Under both private- and public-sector collective bargaining laws, when a union is certified as the exclusive representative of a group of employees it becomes the representative of a particular “bargaining unit.” A bargaining unit is generally defined by listing or describing the job positions that fall within it. One common example in the public sector is “all sworn police officers below the rank of sergeant.” All employees whose job positions fall within the definition of the bargaining unit constitute “bargaining unit members”; that is, members of the union that represents them. The union representing the bargaining unit then negotiates a contract (i.e., the collective bargaining agreement) with the employer that governs the terms and conditions of employment for all bargaining unit members.

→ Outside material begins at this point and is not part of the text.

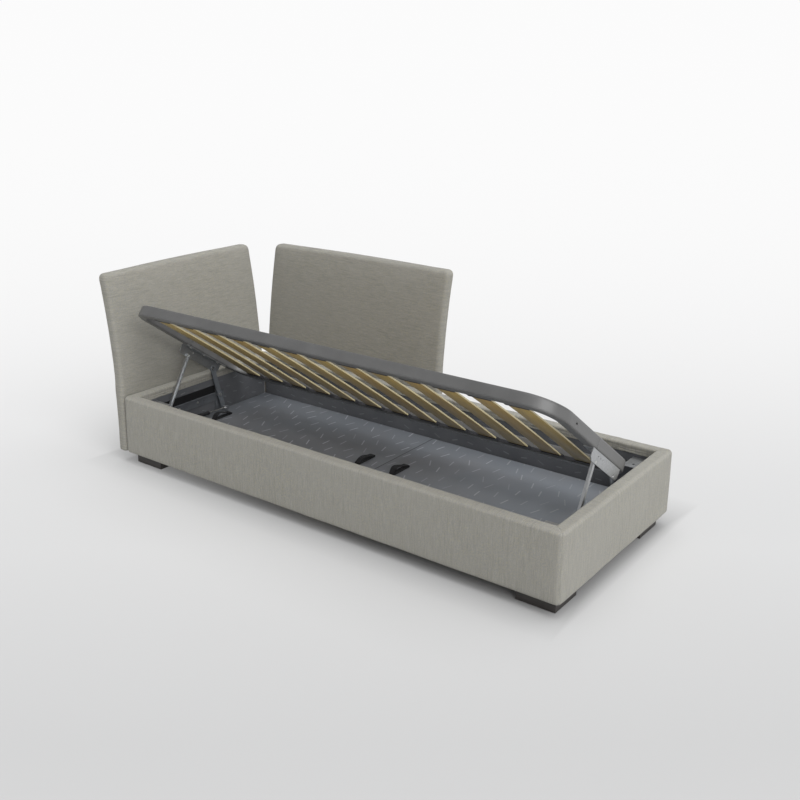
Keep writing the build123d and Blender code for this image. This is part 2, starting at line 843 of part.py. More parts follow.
# Mounting plates under the platform's end tubes
plate_holes = [
    (platform_depth / 2 - plate_start - share * plate_length, -plate_hole_drop)
    for share in plate_hole_shares
]
plate_pivots = {
    arm_pin_hole: (platform_depth / 2 - arm_pivot_depth, -arm_pivot_drop),
    pin_hole: (platform_depth / 2 - link_pivot_depth, -link_pivot_drop),
}
for name, side in SIDES.items():
    with BuildPart() as mount_plate:
        with BuildSketch(platform_section(side * plate_inner)) as blade:
            with Locations((plate_middle, -plate_drop / 2)):
                Rectangle(plate_length, plate_drop)
            low_corners = blade.vertices().group_by(Axis.Y)[0]
            chamfer(low_corners, plate_bevel)
            with Locations(*plate_holes):
                Circle(plate_hole_radius, mode=Mode.SUBTRACT)
            for radius, place in plate_pivots.items():
                with Locations(place):
                    Circle(radius, mode=Mode.SUBTRACT)
        extrude(amount=side * plate_thickness)
        flange_width = plate_outer - platform_length / 2 + tube_width
        block(platform_plane(-plate_flange_gauge), flange_width, plate_length, plate_flange_gauge,
              (side * (plate_outer - flange_width / 2), plate_middle))
        below = platform_plane(-plate_flange_gauge - cut_over)
        block(below, plate_relief_width, plate_relief_length, plate_flange_gauge + 2 * cut_over,
              (side * (plate_inner - plate_relief_width / 2), platform_depth / 2 - plate_relief_depth),
              Mode.SUBTRACT)
        rod(below, screw_radius + screw_clearance, plate_flange_gauge + 2 * cut_over,
            plate_screw_places, Mode.SUBTRACT)
    keep(mount_plate, f"mount_plate_{name}")

with BuildPart() as plate_screws:
    seat = platform_plane(-plate_flange_gauge)
    rod(seat, screw_head_radius, -screw_head_height, plate_screw_places)
    rod(seat, screw_radius, plate_screw_length, plate_screw_places)
keep(plate_screws, "plate_screws")


# Gas springs: a cylinder on the bracket's stud, and a rod that ends at the lever's stud
def gas_plane(side, distance):
    """Plane across the gas spring at a distance from its anchor."""
    y = gas_anchor_y + distance * cos(gas_angle)
    z = gas_anchor_z + distance * sin(gas_angle)
    return Plane(
        origin=(middle_x + side * gas_middle, middle_y + y, z),
        x_dir=(1, 0, 0),
        z_dir=(0, cos(gas_angle), sin(gas_angle)),
    )


for name, side in SIDES.items():
    with BuildPart() as gas_cylinder:
        rod(side_view(side * gas_inner), gas_eye_radius, side * gas_eye_width, [gas_anchor])
        rod(gas_plane(side, 0), gas_neck_radius, gas_tube_start)
        rod(gas_plane(side, gas_tube_start), gas_tube_radius, gas_tube_end - gas_tube_start)
        rod(gas_plane(side, gas_tube_start + gas_cap), gas_tube_bore,
            gas_tube_end - gas_tube_start - 2 * gas_cap, mode=Mode.SUBTRACT)
        rod(gas_plane(side, gas_tube_end - gas_cap), gas_rod_radius + pin_clearance,
            gas_cap + cut_over, mode=Mode.SUBTRACT)
        rod(side_view(side * (gas_inner - cut_over)), gas_stud_radius + pin_clearance,
            side * (gas_eye_width + 2 * cut_over), [gas_anchor], Mode.SUBTRACT)
    keep(gas_cylinder, f"gas_cylinder_{name}")

    with BuildPart() as gas_rod:
        rod(side_view(side * gas_inner), gas_eye_radius, side * gas_eye_width, [lever_tip])
        rod(gas_plane(side, gas_open_length - gas_rod_length), gas_rod_radius, gas_rod_length)
        rod(gas_plane(side, gas_open_length - gas_rod_length), gas_tube_bore - gas_piston_clearance,
            gas_piston_length)
    keep(gas_rod, f"gas_rod_{name}")
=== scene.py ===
import json
import math

import bmesh
import bpy
import numpy as np
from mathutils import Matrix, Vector, noise


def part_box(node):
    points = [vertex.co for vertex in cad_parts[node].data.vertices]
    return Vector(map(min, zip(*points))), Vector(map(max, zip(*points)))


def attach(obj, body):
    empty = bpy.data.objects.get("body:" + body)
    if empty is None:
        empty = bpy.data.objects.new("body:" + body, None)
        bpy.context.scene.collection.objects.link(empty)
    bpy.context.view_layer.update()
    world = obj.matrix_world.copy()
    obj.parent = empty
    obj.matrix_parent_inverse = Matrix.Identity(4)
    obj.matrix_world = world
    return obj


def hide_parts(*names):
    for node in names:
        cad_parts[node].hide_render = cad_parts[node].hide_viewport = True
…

However, an employee within the bargaining unit when it is certified, or an employee hired into a job position within the bargaining unit after it is certified, can opt out of union membership. Even though the employee opts out, his or her terms and conditions of employment are still governed by the collective bargaining agreement the union negotiates and administers. To solve this so-called “free rider” problem where an employee opts out of union membership but still obtains the benefits of the contract, most public-sector unions negotiate a “fair share fee” provision into the collective bargaining agreement. This fair share fee provision states that even though an employee holding a job within the bargaining unit opts out of union membership, he or she must still pay union dues, or a “fair share fee,” to cover the union’s costs of negotiating and administering the collective bargaining agreement that benefits the employee.

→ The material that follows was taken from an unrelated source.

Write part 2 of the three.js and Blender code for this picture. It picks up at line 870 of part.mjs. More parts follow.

The plaintiffs in Friedrichs are public school teachers in California who opted out of union membership and who challenge whether, under the First Amendment to the U.S. Constitution, they can be required to pay a “fair share fee.” The plaintiffs specifically contend that the U.S. Supreme Court’s decision in Abood that upheld fair share fees in response to a First Amendment challenge was wrongly decided and ask that it be overturned. In fact, at the trial court level, the plaintiffs moved for judgment on the pleadings, but in the defendants’ favor arguing that Abood foreclosed their claims. The trial court granted that motion and dismissed the case. The plaintiffs then appealed to the Ninth Circuit, where they asked the appellate court to summarily affirm the trial court’s decision, which it did. The plaintiffs then petitioned for review before the U.S. Supreme Court, which just granted that petition on June 30, 2015. In other words, the plaintiffs in Friedrichs did everything possible to speed this case to the Supreme Court on the issue of whether Abood was wrongly decided.
What this case could mean
The Friedrichs case now heading to the U.S. Supreme Court is of absolutely monumental importance from a political perspective.

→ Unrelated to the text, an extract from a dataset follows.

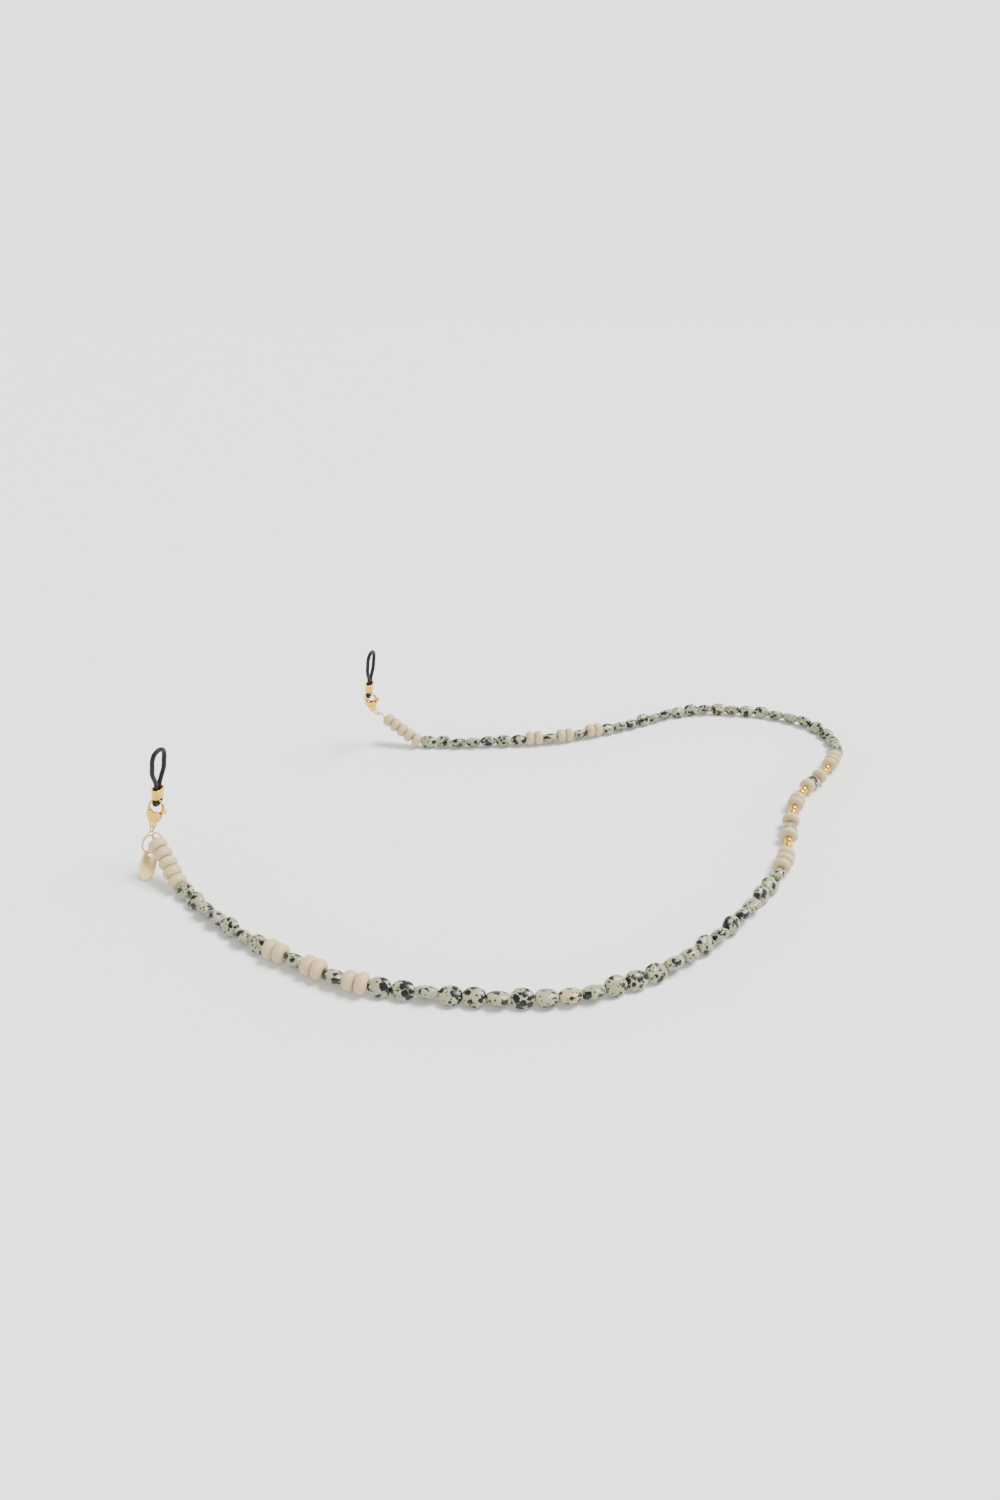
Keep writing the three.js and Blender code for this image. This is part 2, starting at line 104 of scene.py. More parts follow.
def stranded(name, colour, roughness):
    """Twisted steel strands: fine slanting bands in the relief, with painted shade that darkens the
    grooves between the strands.
    """
    made, nodes, links, surface = material(name, colour, roughness, 0.85)
    place = nodes.new("ShaderNodeTexCoord")
    twist = nodes.new("ShaderNodeTexWave")
    twist.bands_direction = "DIAGONAL"
    twist.inputs["Scale"].default_value = 1900.0
    twist.inputs["Distortion"].default_value = 1.5
    links.new(place.outputs["Object"], twist.inputs["Vector"])
    # painted shade: where the twist's relief sinks into a groove, the colour is darkened to 0.6 of itself
    painted_groove_shade = nodes.new("ShaderNodeMix")
    painted_groove_shade.data_type = "RGBA"
    painted_groove_shade.inputs["A"].default_value = (*(0.6 * c for c in colour), 1.0)
    painted_groove_shade.inputs["B"].default_value = (*colour, 1.0)
    links.new(twist.outputs["Fac"], painted_groove_shade.inputs["Factor"])
    links.new(painted_groove_shade.outputs["Result"], surface.inputs["Base Color"])
    relief = nodes.new("ShaderNodeBump")
    relief.inputs["Strength"].default_value = 0.3
    relief.inputs["Distance"].default_value = 0.00003
    links.new(twist.outputs["Fac"], relief.inputs["Height"])
    links.new(relief.outputs["Normal"], surface.inputs["Normal"])
    return made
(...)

First, the combination of the right to opt out of a union plus the right not to pay a fair share fee is, without any doubt, the most effective way to eliminate public-sector unions. Two prime examples are Indiana and Wisconsin. When Indiana eliminated forced payment of fair share fees, public-sector unions in the state lost 91 percent of their membership. More recently, Wisconsin eliminated forced payment of fair share fees and, as a result, AFSCME (short for American Federation of State, County and Municipal Employees and one of the largest public-sector unions in Wisconsin) has lost 50 percent of its membership so far. It should be noted that Wisconsin was the birthplace of public-sector unions and, even there, the public-sector unions are having a horrible time retaining their members when dues payment is not compulsory.
Second, unions and especially public-sector unions, are some of the largest political campaign contributors in the country and almost exclusively donate to the Democratic Party. According to the Center for Responsive Politics, which compiles campaign contributions data reported to the government, unions were 14 of America’s top 25 political donors for the period of 1989-2014, with anywhere from 95 percent to 99 percent of the contributions going to Democrats over Republicans. The second largest contributor in the entire country during this period was AFSCME. The fourth largest contributor was the National Education Association while the American Federation of Teachers was the twelfth largest contributor. Both represent public school teachers. Other unions representing public-sector workers also made the top 25, such as Service Employees International Union, the Communications Workers of America, and the AFL-CIO. For some perspective, AFSCME contributed more to politicians during this time period than Wall Street’s Goldman Sachs and JP Morgan Chase & Co. This also does not take into account the ability of unions to rally their membership to conduct campaign activities for candidates, such as door-to-door outreach and vote mobilization. In short, public-sector unions are dominant players in politics and eliminating them by eliminating fair share fees will be a blow to the Democratic Party and a boon for the Republican Party. Alternatively, even just reducing public-sector union membership and thus the flow of dues will tilt the political scales.
As a result, the stakes are high and the dispute is going to be highly polarizing and politicized. While Indiana and Wisconsin, two states that have recently been controlled by the Republican Party, were able to change the rules on fair share fees through the democratic process, there is no likelihood of such changes in states completely controlled by Democrats now and in the foreseeable future, such as California. However, a ruling from the U.S. Supreme Court overturning Abood will change that, and instead nationalize a ban on forced payment of fair share fees in the public sector.
In sum, if the Supreme Court uses Friedrichs to overturn Abood, it could absolutely cripple public-sector unions and dramatically reduce large amounts of campaign contributions to Democrats. No doubt Republicans understand the advantages of eliminating forced fair share fees, just as Democrats understand the advantages of retaining them. Whatever your political persuasion, or feeling about unions, the Friedrichs case is one to watch closely.